The textbooks weren’t old or tattered. Each classroom had a computer. The library was small by suburban elementary school standards, and the well-trained librarian was resentful because she’d been drafted to teach Success for All. But the library, with its pink beanbag reading chair, was well organized, spotless, cozy, and good enough.

Dogwood trees trembled in the breeze outside. A rosebush bloomed in spring. A clean, huge American flag flapped in the wind. Graffiti marred just a few signs in the parking lot. Waverly’s play area, part of a city park, was usually littered. A series of violent crimes had scared most families away. But except for the graffiti and dearth of kids playing outdoors, few visible differences separated Hartford’s Simpson-Waverly and Marlborough’s elementary school.

Marlborough’s and Simpson-Waverly’s test scores in past years—the most commonly used and misused comparison—weren’t terribly far apart either.

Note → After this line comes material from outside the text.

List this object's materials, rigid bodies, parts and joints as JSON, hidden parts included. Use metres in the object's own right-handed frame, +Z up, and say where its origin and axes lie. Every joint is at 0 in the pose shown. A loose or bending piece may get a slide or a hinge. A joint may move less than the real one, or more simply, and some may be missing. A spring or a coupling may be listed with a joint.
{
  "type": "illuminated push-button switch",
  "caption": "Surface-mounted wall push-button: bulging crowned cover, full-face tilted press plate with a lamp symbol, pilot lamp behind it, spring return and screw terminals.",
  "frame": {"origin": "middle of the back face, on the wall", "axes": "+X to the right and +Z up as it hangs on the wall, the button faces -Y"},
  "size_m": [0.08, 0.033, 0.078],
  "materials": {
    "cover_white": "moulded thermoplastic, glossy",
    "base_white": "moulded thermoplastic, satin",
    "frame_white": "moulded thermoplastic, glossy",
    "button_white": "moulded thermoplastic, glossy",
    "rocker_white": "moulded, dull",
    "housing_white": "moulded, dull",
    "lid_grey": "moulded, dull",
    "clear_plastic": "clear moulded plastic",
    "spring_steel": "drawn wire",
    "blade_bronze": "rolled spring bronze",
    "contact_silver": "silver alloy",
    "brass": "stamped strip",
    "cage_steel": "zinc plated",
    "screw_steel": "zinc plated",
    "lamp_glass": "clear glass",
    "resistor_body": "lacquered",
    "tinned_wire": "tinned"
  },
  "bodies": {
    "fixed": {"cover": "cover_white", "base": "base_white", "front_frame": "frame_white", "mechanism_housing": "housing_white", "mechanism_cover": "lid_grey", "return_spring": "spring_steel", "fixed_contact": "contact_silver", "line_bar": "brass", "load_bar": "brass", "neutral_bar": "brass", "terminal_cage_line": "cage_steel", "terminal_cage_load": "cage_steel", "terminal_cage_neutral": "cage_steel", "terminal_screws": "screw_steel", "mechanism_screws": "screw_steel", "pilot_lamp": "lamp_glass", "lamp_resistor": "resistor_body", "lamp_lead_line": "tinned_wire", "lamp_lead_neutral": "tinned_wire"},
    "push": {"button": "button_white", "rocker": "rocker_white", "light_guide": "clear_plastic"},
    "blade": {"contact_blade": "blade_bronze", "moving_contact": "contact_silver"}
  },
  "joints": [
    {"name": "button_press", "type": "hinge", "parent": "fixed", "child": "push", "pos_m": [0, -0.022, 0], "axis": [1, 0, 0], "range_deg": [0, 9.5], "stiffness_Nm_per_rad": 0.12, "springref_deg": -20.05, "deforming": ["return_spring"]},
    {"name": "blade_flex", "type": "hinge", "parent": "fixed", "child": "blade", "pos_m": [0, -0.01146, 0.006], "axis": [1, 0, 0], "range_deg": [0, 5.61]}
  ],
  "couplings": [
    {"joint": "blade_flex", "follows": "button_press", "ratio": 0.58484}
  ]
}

Hartford’s scores, generally, were far, far lower than you’d find in middle-class suburbs, but Simpson-Waverly was catching up.

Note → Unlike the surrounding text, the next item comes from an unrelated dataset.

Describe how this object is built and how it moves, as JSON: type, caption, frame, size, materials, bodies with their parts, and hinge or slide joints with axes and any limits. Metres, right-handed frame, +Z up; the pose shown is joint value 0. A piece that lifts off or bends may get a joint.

The achievement gap remained, but the good numbers inspired hope, not despair. To discern the differences between a school like Simpson- Waverly and one like Marlborough required a closer, honest observation. Look carefully, and the numerical illusion of equity (or even of near equity) collapsed.

“Did you see here how kids can just walk around this school? There’s a kind of trust,” Ms. Luddy commented to me in Marlborough. “If you see a child walking down the hall at Simpson-Waverly? I’m automatically asking, ‘Ahh, excuse me, exactly where are you supposed to be?’ You’d want to hear from that child who’d given him permission to leave. The freedom here? It’s different.”

Order, predictability, and obedience were important at Simpson-Waverly. “Why,” Ms. Luddy asked me one day, “do the lines have to be straight? I don’t know. I do it, but I don’t know.”